New molecular entities (NMEs) are novel compounds that form the basis of new drugs. Historically, the number of NMEs approved by the Food and Drug Administration each year shows little or no trend, while the number of dollars spent on pharmaceutical research has grown dramatically ... We reexamine this fact ... The result is that research effort rises by a factor of 9, while research productivity falls by a factor of 11 by 2007 before rising in recent years so that the overall decline by 2014 is a factor of 5.
Or how about reductions in cancer? Yes, death rates for cancer are falling, but research into fighting cancer has been rising quite rapidly. As a result, it seems to be taking more and more research publications about cancer and more and more clinical trials to reduce cancer deaths by an equivalent amount.
Based on these and other examples, the authors write: "[J]ust to sustain constant growth in GDP per person, the United States must double the amount of research effort every 13 years to offset the increased difficulty of finding new ideas."
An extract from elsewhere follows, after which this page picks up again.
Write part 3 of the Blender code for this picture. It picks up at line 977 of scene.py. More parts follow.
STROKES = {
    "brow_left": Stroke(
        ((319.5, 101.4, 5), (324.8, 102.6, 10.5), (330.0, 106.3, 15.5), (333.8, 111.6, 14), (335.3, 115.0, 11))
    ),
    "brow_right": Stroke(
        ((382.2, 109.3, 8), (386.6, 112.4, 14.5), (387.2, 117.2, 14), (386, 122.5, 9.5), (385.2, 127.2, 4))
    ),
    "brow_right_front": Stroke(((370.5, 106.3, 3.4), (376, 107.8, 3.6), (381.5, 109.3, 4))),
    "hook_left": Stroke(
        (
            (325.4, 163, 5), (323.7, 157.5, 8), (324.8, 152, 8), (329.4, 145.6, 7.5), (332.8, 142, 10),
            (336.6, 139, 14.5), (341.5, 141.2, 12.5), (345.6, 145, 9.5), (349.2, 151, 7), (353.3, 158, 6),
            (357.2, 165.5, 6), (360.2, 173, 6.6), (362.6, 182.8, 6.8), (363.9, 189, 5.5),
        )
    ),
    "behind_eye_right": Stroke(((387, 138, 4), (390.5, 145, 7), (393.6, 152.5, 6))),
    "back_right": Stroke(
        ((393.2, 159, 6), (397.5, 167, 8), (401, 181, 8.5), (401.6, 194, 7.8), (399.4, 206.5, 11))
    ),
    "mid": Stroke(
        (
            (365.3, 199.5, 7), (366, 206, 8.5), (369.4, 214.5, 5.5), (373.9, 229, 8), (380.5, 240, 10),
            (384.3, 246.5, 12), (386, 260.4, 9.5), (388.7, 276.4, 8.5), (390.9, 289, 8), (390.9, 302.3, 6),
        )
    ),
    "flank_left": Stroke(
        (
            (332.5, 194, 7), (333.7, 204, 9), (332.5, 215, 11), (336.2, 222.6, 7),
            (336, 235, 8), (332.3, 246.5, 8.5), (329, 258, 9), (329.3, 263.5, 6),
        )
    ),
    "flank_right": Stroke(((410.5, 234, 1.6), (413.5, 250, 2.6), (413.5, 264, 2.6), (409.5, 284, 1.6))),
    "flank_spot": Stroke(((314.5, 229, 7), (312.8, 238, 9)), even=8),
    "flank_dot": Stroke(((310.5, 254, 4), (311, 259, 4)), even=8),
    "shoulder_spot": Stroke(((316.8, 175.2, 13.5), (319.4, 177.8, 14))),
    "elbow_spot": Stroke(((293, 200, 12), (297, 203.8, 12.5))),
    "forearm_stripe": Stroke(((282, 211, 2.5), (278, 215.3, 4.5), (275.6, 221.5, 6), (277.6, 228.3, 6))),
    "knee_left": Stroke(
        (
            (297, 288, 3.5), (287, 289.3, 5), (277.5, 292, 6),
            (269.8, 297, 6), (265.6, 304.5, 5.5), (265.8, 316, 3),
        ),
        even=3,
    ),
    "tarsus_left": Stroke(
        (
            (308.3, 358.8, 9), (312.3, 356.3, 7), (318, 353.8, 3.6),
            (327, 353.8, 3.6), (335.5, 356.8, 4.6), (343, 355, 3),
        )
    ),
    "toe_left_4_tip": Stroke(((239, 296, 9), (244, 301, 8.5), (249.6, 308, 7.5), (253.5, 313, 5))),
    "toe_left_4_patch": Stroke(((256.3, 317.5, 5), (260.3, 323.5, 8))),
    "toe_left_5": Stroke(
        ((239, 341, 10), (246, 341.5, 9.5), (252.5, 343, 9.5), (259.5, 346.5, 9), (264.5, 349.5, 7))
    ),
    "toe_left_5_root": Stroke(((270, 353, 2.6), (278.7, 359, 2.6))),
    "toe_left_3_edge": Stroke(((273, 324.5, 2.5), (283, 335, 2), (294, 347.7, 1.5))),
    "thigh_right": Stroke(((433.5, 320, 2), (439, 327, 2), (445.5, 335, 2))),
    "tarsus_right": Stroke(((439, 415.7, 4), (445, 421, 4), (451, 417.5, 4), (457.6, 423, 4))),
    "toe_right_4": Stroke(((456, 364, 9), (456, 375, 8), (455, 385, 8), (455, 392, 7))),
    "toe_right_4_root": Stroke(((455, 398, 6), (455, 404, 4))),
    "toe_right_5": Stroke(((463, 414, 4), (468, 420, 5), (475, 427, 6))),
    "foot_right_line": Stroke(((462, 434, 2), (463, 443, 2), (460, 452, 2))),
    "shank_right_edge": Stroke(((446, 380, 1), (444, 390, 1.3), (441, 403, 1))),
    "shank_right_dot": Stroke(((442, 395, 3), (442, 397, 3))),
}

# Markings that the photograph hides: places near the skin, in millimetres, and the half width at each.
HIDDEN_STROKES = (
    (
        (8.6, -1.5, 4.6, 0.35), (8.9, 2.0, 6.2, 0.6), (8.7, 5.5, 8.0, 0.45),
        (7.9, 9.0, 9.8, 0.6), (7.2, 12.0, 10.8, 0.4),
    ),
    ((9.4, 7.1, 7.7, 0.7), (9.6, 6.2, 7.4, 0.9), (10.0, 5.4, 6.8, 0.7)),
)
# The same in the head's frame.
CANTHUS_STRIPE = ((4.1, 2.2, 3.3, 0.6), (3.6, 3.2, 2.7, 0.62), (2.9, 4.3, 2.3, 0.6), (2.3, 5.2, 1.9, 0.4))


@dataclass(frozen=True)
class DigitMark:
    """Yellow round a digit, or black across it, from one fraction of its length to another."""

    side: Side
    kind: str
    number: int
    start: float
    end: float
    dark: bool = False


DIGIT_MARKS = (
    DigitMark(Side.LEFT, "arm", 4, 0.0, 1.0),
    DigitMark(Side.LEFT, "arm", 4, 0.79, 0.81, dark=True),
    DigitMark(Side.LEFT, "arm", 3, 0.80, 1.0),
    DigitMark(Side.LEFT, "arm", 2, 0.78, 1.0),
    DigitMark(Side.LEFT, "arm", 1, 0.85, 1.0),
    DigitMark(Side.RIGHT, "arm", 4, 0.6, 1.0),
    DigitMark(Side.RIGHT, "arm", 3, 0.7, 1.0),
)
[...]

In the fashion of honest academics, the authors note in a number of places and in a number of ways that examples like these don't prove conclusively that it's becoming more costly to find ideas and harder for research to boost productivity. For example:

  • Perhaps the measured growth of GDP doesn't capture many of the gains that are happening, like free or zero-marginal-cost access to so many goods and services over the internet. 
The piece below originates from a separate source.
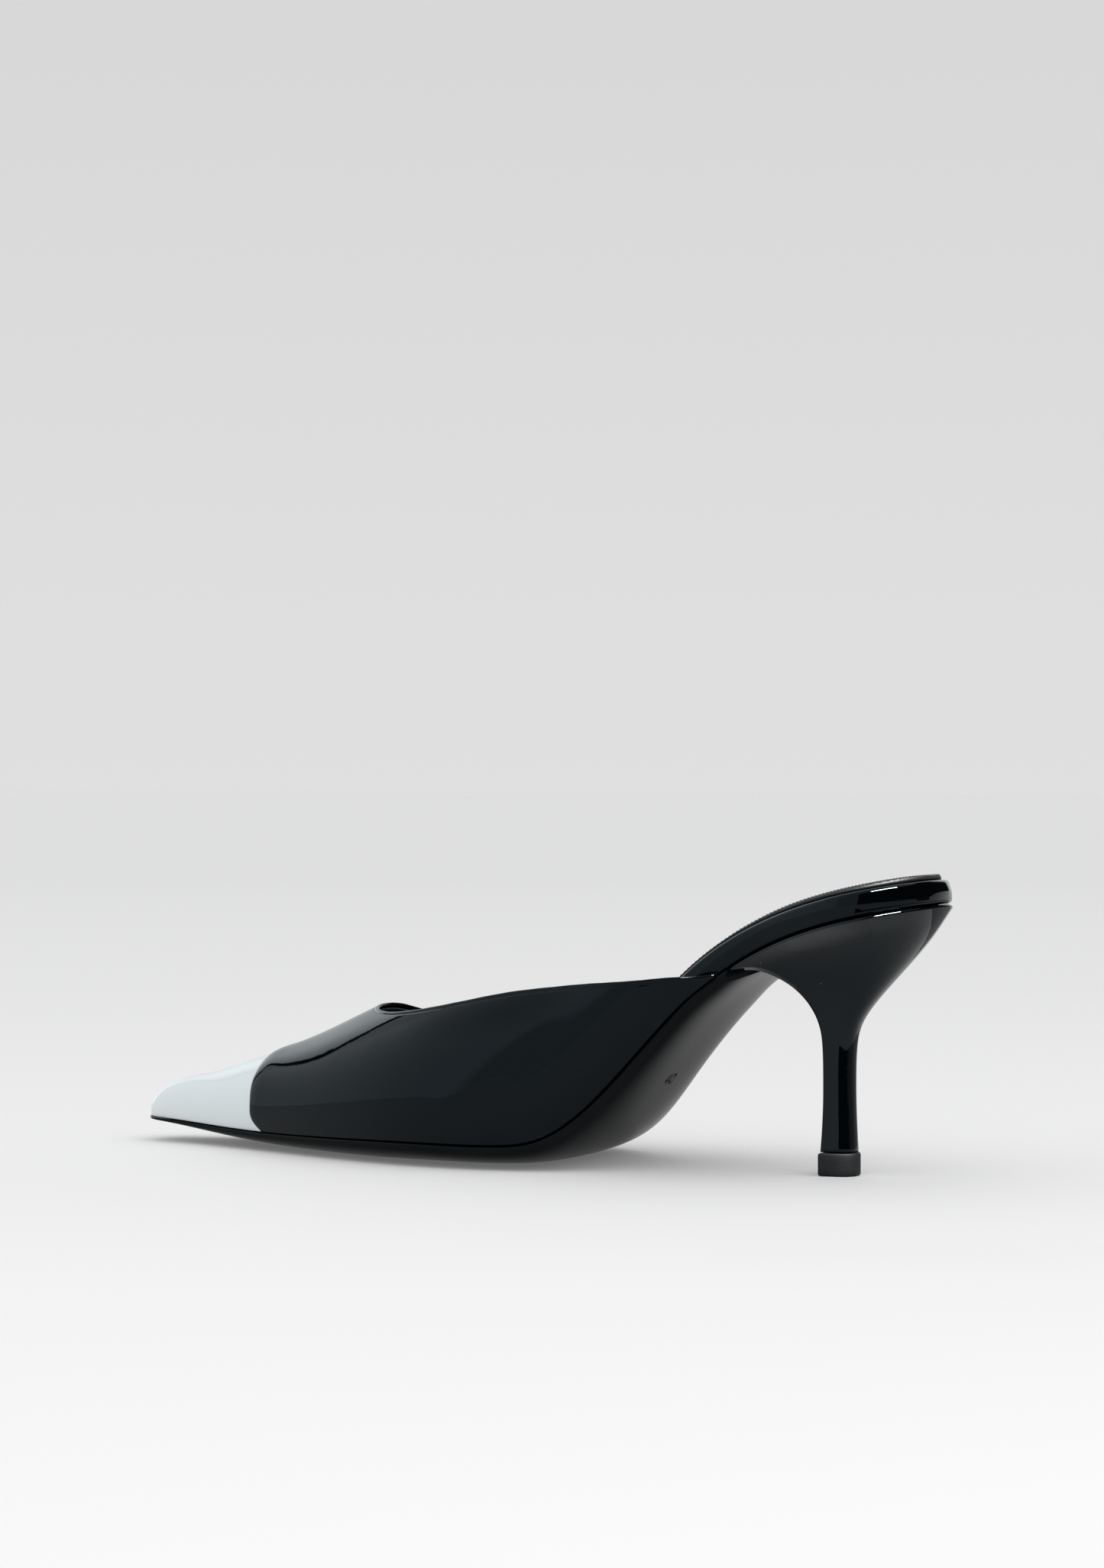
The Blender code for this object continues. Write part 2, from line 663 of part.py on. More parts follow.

  • Perhaps  there are other examples measures of the gains from research would be rising, not falling. 
  • Perhaps Moore's law is a bad example, because it involves running into physical  limits, and thus isn't representative of other research efforts. 
  • Perhaps we are doing fine at discovering new ideas, but our economy is doing a poor job of turning these ideas into commercial products and at diffusing the ideas and products across a wide spectrum of industries and companies. 
  • Perhaps the shift away from "basic research" funded by governments and toward applied research largely funded by companies has reduced the number of big new ideas. 
  • Perhaps more firms are using intellectual property as a defensive technique for warding off competition rather than as a method of moving forward with productivity gains. 
  • Overall US R&D spending has been pretty flat for several decades at about 2.5% of GDP, and maybe that's the measure of "research" on which we should be focusing.
  • Perhaps there is some technology threshold for technologies like artificial intelligence, such that once that threshold is reached, very large productivity gains will then be possible, but we just haven't hit the threshold yet.   

You can probably add some possibilities to this list. But the weight of the argument from Bloom, Jones, van Reenen and Webb is that if we want technology and new ideas to ride to our rescue in a variety of areas--productivity growth, reducing pollution, improving health care and education, and many others--we need to step up our efforts considerably.